begin

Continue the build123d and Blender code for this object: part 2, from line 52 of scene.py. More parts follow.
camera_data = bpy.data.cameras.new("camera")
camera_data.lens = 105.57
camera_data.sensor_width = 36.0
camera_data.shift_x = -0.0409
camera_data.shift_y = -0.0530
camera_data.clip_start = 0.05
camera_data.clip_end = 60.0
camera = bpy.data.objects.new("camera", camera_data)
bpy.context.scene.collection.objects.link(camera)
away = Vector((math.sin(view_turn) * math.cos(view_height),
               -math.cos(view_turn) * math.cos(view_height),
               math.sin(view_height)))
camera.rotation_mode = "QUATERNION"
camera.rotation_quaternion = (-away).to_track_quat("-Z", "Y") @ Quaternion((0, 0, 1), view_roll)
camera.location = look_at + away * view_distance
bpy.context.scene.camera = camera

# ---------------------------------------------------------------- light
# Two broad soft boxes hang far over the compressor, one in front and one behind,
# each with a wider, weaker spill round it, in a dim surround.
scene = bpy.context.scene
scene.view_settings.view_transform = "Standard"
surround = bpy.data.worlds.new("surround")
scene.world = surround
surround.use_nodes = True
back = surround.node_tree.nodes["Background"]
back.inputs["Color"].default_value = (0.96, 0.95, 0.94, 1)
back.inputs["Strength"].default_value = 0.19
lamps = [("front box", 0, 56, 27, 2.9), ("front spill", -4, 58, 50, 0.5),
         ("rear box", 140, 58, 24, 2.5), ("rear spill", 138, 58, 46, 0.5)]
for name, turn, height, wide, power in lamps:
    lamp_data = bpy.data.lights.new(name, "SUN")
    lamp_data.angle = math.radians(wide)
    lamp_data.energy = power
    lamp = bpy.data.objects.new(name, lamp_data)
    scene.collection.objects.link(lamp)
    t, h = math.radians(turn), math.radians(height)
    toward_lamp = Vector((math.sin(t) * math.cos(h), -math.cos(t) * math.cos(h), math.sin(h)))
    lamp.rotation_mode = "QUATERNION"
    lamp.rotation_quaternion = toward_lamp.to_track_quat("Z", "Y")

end

CHALLENGE:
Write out the listing once more, matching it exactly.

WORKED SOLUTION:
Continue the build123d and Blender code for this object: part 2, from line 52 of scene.py. More parts follow.
camera_data = bpy.data.cameras.new("camera")
camera_data.lens = 105.57
camera_data.sensor_width = 36.0
camera_data.shift_x = -0.0409
camera_data.shift_y = -0.0530
camera_data.clip_start = 0.05
camera_data.clip_end = 60.0
camera = bpy.data.objects.new("camera", camera_data)
bpy.context.scene.collection.objects.link(camera)
away = Vector((math.sin(view_turn) * math.cos(view_height),
               -math.cos(view_turn) * math.cos(view_height),
               math.sin(view_height)))
camera.rotation_mode = "QUATERNION"
camera.rotation_quaternion = (-away).to_track_quat("-Z", "Y") @ Quaternion((0, 0, 1), view_roll)
camera.location = look_at + away * view_distance
bpy.context.scene.camera = camera

# ---------------------------------------------------------------- light
# Two broad soft boxes hang far over the compressor, one in front and one behind,
# each with a wider, weaker spill round it, in a dim surround.
scene = bpy.context.scene
scene.view_settings.view_transform = "Standard"
surround = bpy.data.worlds.new("surround")
scene.world = surround
surround.use_nodes = True
back = surround.node_tree.nodes["Background"]
back.inputs["Color"].default_value = (0.96, 0.95, 0.94, 1)
back.inputs["Strength"].default_value = 0.19
lamps = [("front box", 0, 56, 27, 2.9), ("front spill", -4, 58, 50, 0.5),
         ("rear box", 140, 58, 24, 2.5), ("rear spill", 138, 58, 46, 0.5)]
for name, turn, height, wide, power in lamps:
    lamp_data = bpy.data.lights.new(name, "SUN")
    lamp_data.angle = math.radians(wide)
    lamp_data.energy = power
    lamp = bpy.data.objects.new(name, lamp_data)
    scene.collection.objects.link(lamp)
    t, h = math.radians(turn), math.radians(height)
    toward_lamp = Vector((math.sin(t) * math.cos(h), -math.cos(t) * math.cos(h), math.sin(h)))
    lamp.rotation_mode = "QUATERNION"
    lamp.rotation_quaternion = toward_lamp.to_track_quat("Z", "Y")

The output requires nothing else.